▸ RECORDED INFORMATION:
# # #

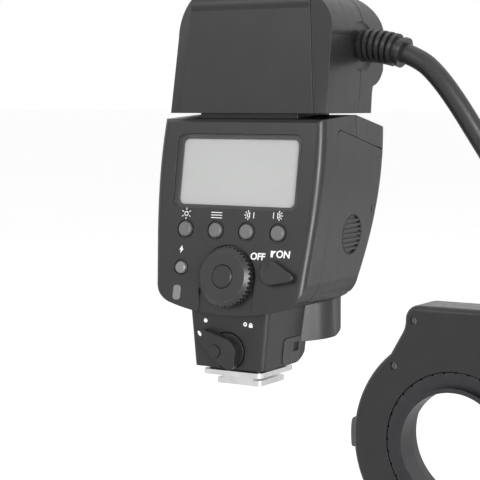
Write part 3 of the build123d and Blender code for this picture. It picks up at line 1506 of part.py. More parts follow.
def cable_points():
    """Corner points of the cable, from the head's strain relief to the ring's."""
    first, first_direction = relief_place(relief_start, 1)
    last, last_direction = relief_place(ring_relief_start, 1)
    return (
        [first, first + first_direction * CABLE_FIRST_RUN]
        + [Vector(*place) for place in CABLE_ROUTE]
        + [last + last_direction * CABLE_LAST_RUN, last]
    )


def cable_path(points):
    """Straight runs joined by tangent arcs, with the arcs' radii."""
    edges = []
    radii = []
    start = points[0]
    for i in range(1, len(points) - 1):
        before = points[i] - points[i - 1]
        after = points[i + 1] - points[i]
        reach = CABLE_ARC_SHARE * min(before.length, after.length)
        into = before.normalized()
        away = after.normalized()
        half = into.get_angle(away) / 2
        radius = reach / math.tan(math.radians(half))
        arc_start = points[i] - into * reach
        arc_end = points[i] + away * reach
        inward = (away - into).normalized()
        middle = points[i] + inward * (radius / math.cos(math.radians(half)) - radius)
        edges.append(Line(start, arc_start))
        edges.append(ThreePointArc(arc_start, middle, arc_end))
        radii.append(radius)
        start = arc_end
    edges.append(Line(start, points[-1]))
    return Wire(edges), radii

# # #

▸ SET EXERCISE:
Each line of the material should be echoed exactly.

▸ EXERCISE SOLUTION:
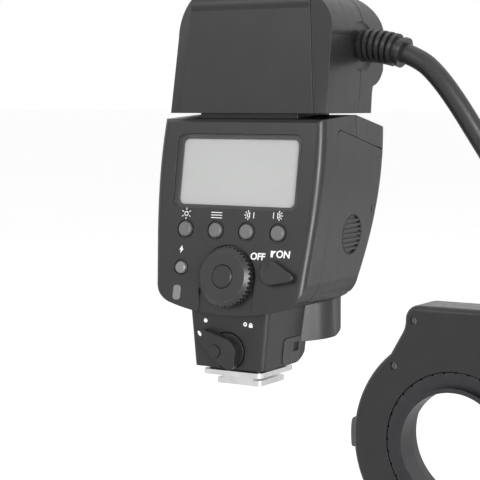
Write part 3 of the build123d and Blender code for this picture. It picks up at line 1506 of part.py. More parts follow.
def cable_points():
    """Corner points of the cable, from the head's strain relief to the ring's."""
    first, first_direction = relief_place(relief_start, 1)
    last, last_direction = relief_place(ring_relief_start, 1)
    return (
        [first, first + first_direction * CABLE_FIRST_RUN]
        + [Vector(*place) for place in CABLE_ROUTE]
        + [last + last_direction * CABLE_LAST_RUN, last]
    )


def cable_path(points):
    """Straight runs joined by tangent arcs, with the arcs' radii."""
    edges = []
    radii = []
    start = points[0]
    for i in range(1, len(points) - 1):
        before = points[i] - points[i - 1]
        after = points[i + 1] - points[i]
        reach = CABLE_ARC_SHARE * min(before.length, after.length)
        into = before.normalized()
        away = after.normalized()
        half = into.get_angle(away) / 2
        radius = reach / math.tan(math.radians(half))
        arc_start = points[i] - into * reach
        arc_end = points[i] + away * reach
        inward = (away - into).normalized()
        middle = points[i] + inward * (radius / math.cos(math.radians(half)) - radius)
        edges.append(Line(start, arc_start))
        edges.append(ThreePointArc(arc_start, middle, arc_end))
        radii.append(radius)
        start = arc_end
    edges.append(Line(start, points[-1]))
    return Wire(edges), radii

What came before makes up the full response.